Here, the browser will load the WebP image if and only if it supports WebP. Otherwise the browser will download and display the PNG image. Learn much more about HTML5 images using WebP and the picture tag.

Compression

IANIX compresses html and other text content with zopfli, a state of the art compression tool for compressing webpages. This is combined with the nginx config option gzip_static to serve pre-compressed content.
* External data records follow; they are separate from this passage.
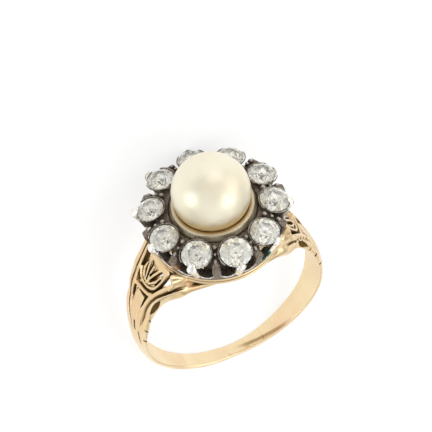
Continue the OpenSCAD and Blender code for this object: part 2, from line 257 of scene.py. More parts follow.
# Rods from the rails to the gallery plate, with their radius and how softly they join: a
# scroll at each corner, and a web that only the near corners have
SCROLL = [
    (5.2, 3.55, 7.4, 0.1), (4.8, 3.8, 7.8, 0.2), (4.2, 4.08, 8.25, 0.26), (3.4, 4.5, 8.68, 0.25),
    (2.6, 4.88, 9.04, 0.22), (1.7, 5.2, 9.3, 0.16)]
WEB = [
    (6.35, 2.95, 7.7, 0.08), (5.62, 3.3, 8.5, 0.18), (5.42, 2.95, 9.28, 0.34),
    (4.65, 3.62, 9.55, 0.34), (5.5, 3.2, 8.98, 0.28)]
SCROLL_SOFT, WEB_SOFT = 0.4, 0.45

# Half of the open arch under the plate, as place across the ring and height
ARCH = [(5.1, 6.7), (4.4, 7.9), (3.4, 8.85), (2, PLATE_BOTTOM)]

# Limits of the shoulders, the rods and the arch
SHOULDER_X = 3.2
SHOULDER_Z = (-1.5, 11.5)
ROD_X, ROD_Y, ROD_Z = 6.2, 2.8, 6
ARCH_X, ARCH_Z = 6, 2

# How far out of the metal a hollow is looked for, and how far into it an edge
HOLLOW_REACH = (0.18, 0.45, 0.9)
EDGE_REACH = (0.1, 0.22)

# A distance beyond all others, the corners of a cell, and one step along each axis
FAR = 1e3
CORNERS = [(i, j, k) for i in (0, 1) for j in (0, 1) for k in (0, 1)]
STEP = np.eye(3, dtype=int)


# Distances to shapes, in millimetres, for many points at once: negative inside the metal

def union(a, b, soft):
    """The nearer of two shapes, with a soft fillet of this size between them."""
    if soft <= 0:
        return np.minimum(a, b)
    h = np.clip(0.5 + 0.5 * (b - a) / soft, 0, 1)
    return b + (a - b) * h - soft * h * (1 - h)


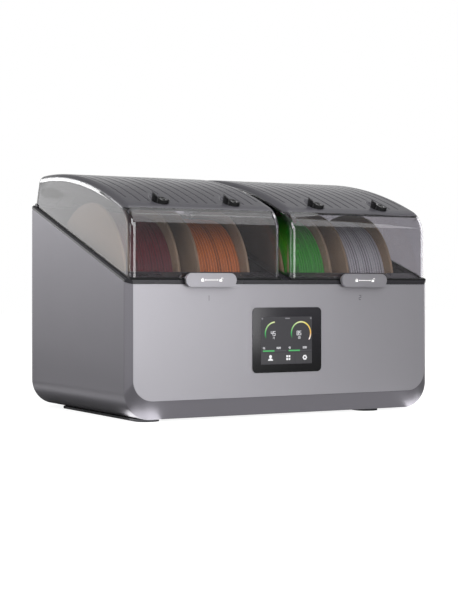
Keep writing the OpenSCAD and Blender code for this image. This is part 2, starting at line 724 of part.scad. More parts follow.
// ---- electronics ----
module display_glass() {
    in_case() color("#0c0c0e") translate([0, -0.8, glass_z]) round_plate(glass_w, glass_h, 5, 2);
}
module display_module() {
    in_case() color("#2b2b2e") translate([0, 1.2, glass_z]) {
        round_plate(glass_w - 2, glass_h - 2, 2, 1.3);
        translate([0, 1.3, 0]) round_plate(glass_w + 8, glass_h + 6, 2, 6);
    }
}
module main_board() {
    in_case() color("#1f5a35") union() {
        translate([-60, 16, 70]) cube([120, 1.6, 66]);
        for (i = [-1, 1], z = [75, 130]) translate([i * 40, 8.5, z]) rotate([-90, 0, 0]) cylinder(r = 2.5, h = 7.6, $fn = fine);
        translate([-50, 17.5, 100]) cube([24, 6, 20]);
        translate([14, 17.5, 84]) cube([16, 3, 16]);
    }
}
module power_supply() {
    in_case() color("#9a9ca0") difference() {
        translate([-85, 12.5, plate_z + plate_t]) cube([170, 52, 26]);
        for (k = [0:13]) translate([-78 + k * 12, 20, plate_z + plate_t + 22]) cube([5, 36, 10]);
    }
}

outer_shell();
front_panel();
rear_panel();
chassis_plate();
foot_left();
foot_right();
tub_left();
tub_right();
rim_frame();
gasket_left();
gasket_right();
hinge_pins_left();
hinge_pins_right();
latch_keeper_left();
latch_keeper_right();
roller_axles_left();
roller_axles_right();
heater_left();
heater_right();
fan_housing_left();
fan_housing_right();
fan_impeller_left();
fan_impeller_right();
display_glass();
display_module();
main_board();
power_supply();
power_inlet();
switch_housing();
switch_rocker();
lid_shell_left();
lid_shell_right();
cover_left();
cover_right();
outlets_left();
outlets_right();
hinge_arms_left();
hinge_arms_right();
latch_base_left();
latch_base_right();
latch_knob_left();
latch_knob_right();
spool_1();
spool_2();
spool_3();
spool_4();
filament_1();
filament_2();
filament_3();
filament_4();
roller_1_front();
roller_1_rear();
roller_2_front();
roller_2_rear();
roller_3_front();
roller_3_rear();
roller_4_front();
roller_4_rear();
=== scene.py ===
"""Filament dryer box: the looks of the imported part, from the case up to the lids.

Sizes are in millimetres. A point is (x, y, z): x to the right from the middle of the case, y back from the face
of the front panel, z up from the floor. placed() turns such points into the frame's metres.
"""
import math

import bmesh
import bpy
import numpy as np
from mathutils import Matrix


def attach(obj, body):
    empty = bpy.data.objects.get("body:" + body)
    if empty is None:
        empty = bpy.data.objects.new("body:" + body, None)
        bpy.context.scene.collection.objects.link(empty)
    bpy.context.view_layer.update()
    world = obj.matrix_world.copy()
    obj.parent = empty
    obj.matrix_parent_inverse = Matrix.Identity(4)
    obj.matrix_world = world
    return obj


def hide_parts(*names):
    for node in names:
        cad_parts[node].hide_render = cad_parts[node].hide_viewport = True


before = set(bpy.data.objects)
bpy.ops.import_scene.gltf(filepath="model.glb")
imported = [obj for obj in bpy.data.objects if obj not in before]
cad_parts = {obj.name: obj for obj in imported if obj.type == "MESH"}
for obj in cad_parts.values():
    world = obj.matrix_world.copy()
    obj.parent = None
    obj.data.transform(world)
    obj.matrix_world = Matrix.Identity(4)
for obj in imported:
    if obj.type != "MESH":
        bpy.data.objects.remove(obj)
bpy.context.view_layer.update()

# ---- case ----
# The wrap-round body is one sheet of aluminium, bent round two long bottom edges, with a bevel that frames the
# front. It is bead-blasted and anodised in a warm silver grey.

CASE_W, CASE_D, FRONT_H, SLOPE = 400.0, 271.0, 149.0, math.radians(19)
FACE_Y = -131.7          # the panel face in the frame
BASE_Z, BOTTOM_R = 2.7, 30.5
BEVEL_W, BEVEL_H = 7.5, 20.7
SHELL_T, LEDGE = 2.5, 4.0


def placed(points):
    """Case millimetres to frame metres: y shifts by the place of the panel face, all is divided by 1000."""
    return (np.asarray(points, float).reshape(-1, 3) + (0, FACE_Y, 0)) / 1000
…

Within an nginx.conf server block, set:

gzip_static on;

Then compress your desired file with a command such as:

zopfli index.html

Compare the result to gzip with compression levels 6 and 9:

$ gzip -c -6 curve25519-deployment.html > curve25519-deployment.html.gzipc6
$ gzip -c -9 curve25519-deployment.html > curve25519-deployment.html.gzipc9
$ zopfli curve25519-deployment.html
$ ls -lS curve25519-deployment.html* | awk '{print $5, $9}'
107876 curve25519-deployment.html
32413 curve25519-deployment.html.gzipc6
32255 curve25519-deployment.html.gzipc9
31193 curve25519-deployment.html.gz

Depending on your traffic, you may wish to use zopfli for all text resources, or perhaps some. For instance if your html changes frequently but your css changes infrequently, perhaps use gzip to compress html and zopfli to compress css.